Jil Belen Teichmann already has one Grade A clay court title this year

Varvara Flink is the first player mentioned to have played at Roland Garros before, although she will be hoping to improve on her first round exit last year. She won the prestigious Orange Bowl Grade A title back in December on the clay, beating Ivana Jorovic in the final. She has also started to make an impact on the senior tour with an impressive run to the semi-final at the $50k event on the clay in Medellin, which should give her confidence here.

Two of last year’s quarter-finalists return this year, hoping to go even better. Russia’s Darya Kasatkina and Slovakia’s Kristina Schmiedlova both had excellent runs last year and will be hoping to draw on those memories in 2014.

Kristina Schmiedlova has a Grade 1 title on clay to her name in 2014 and will be looking to live up to the achievements of her sister, Anna, who beat Venus Williams in the second round of the senior draw. Recent results on clay have been slightly disappointing, but she has shown in the past that she has the talent to go far in Paris, no more so than last year when she was a surprise quarter-finalist before losing to Louisa Chirico.

Darya Kasatkina is the only girl to have beaten CiCi Bellis in 2014, which means that she must be treated as a real contender. That win was in Santa Croce two weeks ago, where she dropped just five games in beating the American and lifting the Grade 1 title. Bellis took her revenge last week in Milan, going one better and dropping just four games in a 6-2, 6-2 victory. It would be no surprise if they were to meet in Paris and settle their best-of-three series and the winner would be a likely winner of the tournament. The Russia has good memories of Paris from last year when she reached the quarter-final, only being stopped in a tough three-set battle against Ana Konjuh, who has since made a real impact on the senior tour.

Former French Open quarter-finalist, Darya Kasatkina is the only
player to beat Bellis in 2014

The other two players that make up the top 10 seeds are Anhelina Kalinina, who prefers the hard courts, but who does have a run to the final of a senior $25k event on clay to her name, and China’s Ziyue Sun, who has struggled on clay in the past.

The best hope for Britain to find their first French Open champion in almost 40 years is Katie Boulter. However, it seems unlikely given that she has failed to record a win on the clay courts at the junior level since August 2012.

Australia’s challenge will be led by the trio of Priscilla Hon, who should be seeded 11th, Kimberley Birrell, seeded 16th, and Naiktha Bains, who put in by far the best clay court performance of her career to day in Milan last week, where she reached the final, beating Schmiedlova, Sun and Teichmann. She fell just short against Bellis in the final, but if she can repeat that form, she will certainly be a player that the leading contenders will want to avoid early on.

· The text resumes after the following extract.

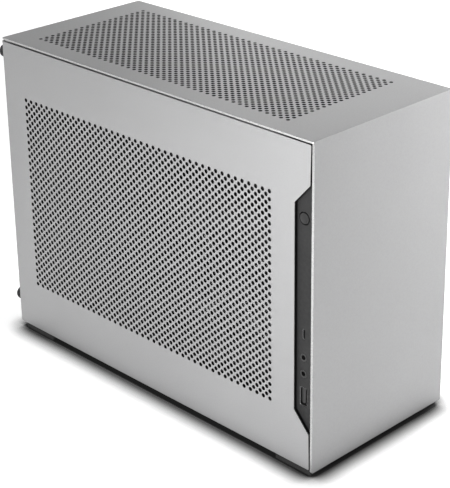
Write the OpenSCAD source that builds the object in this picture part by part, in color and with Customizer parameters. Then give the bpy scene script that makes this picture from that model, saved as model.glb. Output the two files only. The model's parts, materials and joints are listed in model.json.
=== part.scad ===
// Compact desktop computer tower: perforated aluminium covers on a black steel frame. A dividing
// tray has the main board and the power supply on its left and a graphics card on its right, and
// a radiator with two fans lies under the top cover.
// +Z is up and the front faces -Y. The origin is the middle of the shell's footprint, on the
// surface that the feet stand on.

/* [Shell] */
// Width of the case, across X
case_w = 140; // [140:1:144]
// Depth of the case, from the front face to the rear face
case_d = 326; // [326:1:330]
// Height of the shell without its feet
case_h = 244; // [244:1:248]
// Thickness of the side and top covers
sheet_t = 1.5; // [1.2:0.1:1.5]
// Thickness of the front panel
front_t = 2; // [1.8:0.1:2]
// Height of the feet under the shell
foot_h = 5; // [4:0.5:6]
// Gap between the top cover and a side cover
top_gap = 0.8; // [0.6:0.1:1]
// Gap between the front panel and a side cover
front_gap = 1; // [0.8:0.1:1.2]

/* [Perforation] */
// Distance between the holes of one row
hole_pitch_y = 6.34; // [6.3:0.02:6.36]
// Distance between the holes of one column
hole_pitch_z = 5.8; // [5.7:0.1:5.9]
// Diameter of a hole
hole_d = 3; // [2.6:0.1:3.1]
// How many times coarser than a real cover the perforation is drawn here, in pitch and diameter
coarse = 2; // [2:1:3]

/* [Port strip] */
// Depth of the notch in the left cover, from the front face
notch_depth = 16.5; // [16:0.1:17]
// Height of the notch at the cover's front edge
notch_h = 184; // [180:1:186]
// Depth of the strip's face below the outside of the left cover
strip_recess = 2.7; // [2.6:0.1:3]
// Diameter of the power button
button_d = 8.5; // [8:0.1:9]
// Travel of the power button
button_travel = 0.8; // [0.5:0.1:0.9]
// Radius of the bore of an audio jack
jack_bore_r = 1.8; // [1.78:0.01:1.85]

/* [Fasteners] */
// Diameter of a thumb screw's head
thumb_d = 10.8; // [10:0.2:11]
// Length of a thumb screw's head
thumb_l = 7; // [6:0.5:8]

/* [Hidden] */
$fn = 48;

clear = 0.3;
half_w = case_w / 2;
steel_t = 1.2;
flange_t = 1.2;
mid_y = -(flange_t + clear + thumb_l) / 2;
front_y = mid_y - case_d / 2;
rear_y = mid_y + case_d / 2;
shell_z = foot_h;
top_z = foot_h + case_h;

// Covers
cover_front_y = front_y + front_t + front_gap;
cover_top_z = top_z - sheet_t - top_gap;
cover_in = half_w - sheet_t;
top_cover_front_y = front_y + front_t + 0.4;
notch_mid_z = top_z - 123.35;
notch_inner_y = front_y + notch_depth;
notch_slope = 14.5;
flange_w = 15;
hole_step_y = hole_pitch_y / 2 * coarse;
hole_step_z = hole_pitch_z / 2 * coarse;
holes_rear_y = rear_y - 25.55;
holes_top_z = top_z - 45.1;
hole_columns = floor(82 / coarse);
side_rows = floor(54 / coarse);
top_rows = floor(36 / coarse);

// Push-in studs on the covers, and the clips in the frame that hold them
side_stud_ys = [front_y + 28, rear_y - 16];
side_stud_zs = [shell_z + 16, cover_top_z - 14];
top_stud_xs = [-half_w + 12, half_w - 12];
top_stud_ys = [front_y + 12, rear_y - 16];
stud_r = 1.5;
stud_ball_r = 2.2;
stud_l = 6;
clip_gap = 0.7;
collar_t = 1;
clip_in_r = stud_ball_r + clear;
clip_out_r = clip_in_r + 1.2;

// Frame
frame_half_w = cover_in - clip_gap - collar_t;
frame_front_y = front_y + front_t + clear;
frame_rear_y = rear_y - 0.5;
rail_top_z = top_z - sheet_t - clip_gap - collar_t;
rail_z = rail_top_z - steel_t;
rail_web_h = 24;
rail_w = 19;
floor_top_z = shell_z + steel_t;
floor_flange_h = 25;
tray_top_z = 180;
foot_l = 36;
foot_w = 16;

// Thumb screws
thumb_x = half_w - 7.5;
thumb_zs = [shell_z + 21, top_z - 13.5];
thumb_shank_r = 1.5;
thumb_head_y = rear_y + flange_t + clear;

// Port strip and what is behind it
strip_x = -half_w + strip_recess;
strip_t = 2;
strip_back_x = strip_x + strip_t;
strip_y = front_y + 11.5;
strip_zs = [shell_z + 27, top_z - 29.5];
button_z = top_z - 56.8;
usb_c_z = top_z - 141.6;
headphone_z = top_z - 159.3;
microphone_z = top_z - 171.8;
usb_a_z = top_z - 189.5;
usb_a_size = [5.7, 13];
usb_c_size = [3.2, 8.9];
port_board_x = strip_back_x + 12.4;
port_lip = 0.3;
jack_l = 13;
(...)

Given the nature of the junior rankings, there are always a number of dangerous lurkers in the draw, simply due to the fact that they have not played much junior tennis over the past twelve months. Jelena Ostapenko certainly falls into this category, having already won three $10k ITF events on the clay this year to add to the Eddie Herr Grade 1 title that she won in December. Francoise Abanda is another threat, having won a $25k title on clay this year as well as reaching the quarter-final of a $50k event in Charlottesville. She has beaten Belinda Bencic at Roland Garros in the past, so she has the talent to go far, despite her lack of seeding.

Former Wimbledon finalist, Francoise Abanda has already
enjoyed success at the senior level on clay

Marketa Vondrousova, at just 14-years old, is the youngest player in the draw, but has a Grade 2 title to her name this year, where she beat Kristina Schmiedlova, and pushed Bellis as much as anyone in Milan. She is a future star, but this is probably a year too early for her. She could certainly worry some of the contenders though.

Fiona Ferro is France’s best hope of a home champion for the third time in eight years. She has enjoyed a couple of decent wins on the ITF tour this year against the likes of Arina Rodionova and Sachia Vickery and was awarded a wildcard into the main draw here, where she lost 6-1, 7-5 against Sabine Lisicki. However, she has never seriously challenged for a major clay court title and this could be a step too far for her.

Paula Badosa Gibert only just crept into the main draw, but is certainly capable of a major upset on her day. She leapt to attention in Casablanca, where she came through qualifying to lift the Grade 1 title, beating Kristina Schmiedlova and pre-tournament favourite, Sandra Samir, before proving that run was no fluke as she made it two Grade 1 titles for 2014 after winning the Trofeo Juan Carlos Ferrero in Villena last month. She has also beaten Ivana Jorovic on the ITF tour this year.

Hungary’s Anna Bondar has reached a trio of clay court semi-finals in 2014 at the Banana Bowl, in Porto Alegre and in Santa Croce, losing to Bolsova Zadoinov and Bellis in the two most recent tournaments. While she could make it through a couple of rounds, I struggle to see her beating the top names.

Unlike last year, there is no standout favourite for the French Open. While there are several strong contenders, there are a large number of players that could potentially go on a run to the title. If I were to pick my top 5 favourites, I would probably go with CiCi Bellis, Darya Kasatkina, Jil Belen Teichmann, Varvara Flink and Francoise Abanda, but it would be no surprise were the winner to be one of the other players that have been mentioned.

Personally, I suspect that Bellis will show the class that has seen her collect so many wins in 2014, but there will be plenty of pressure in just her second ever Grand Slam event and there are a number of other players that will be waiting to cause the upset.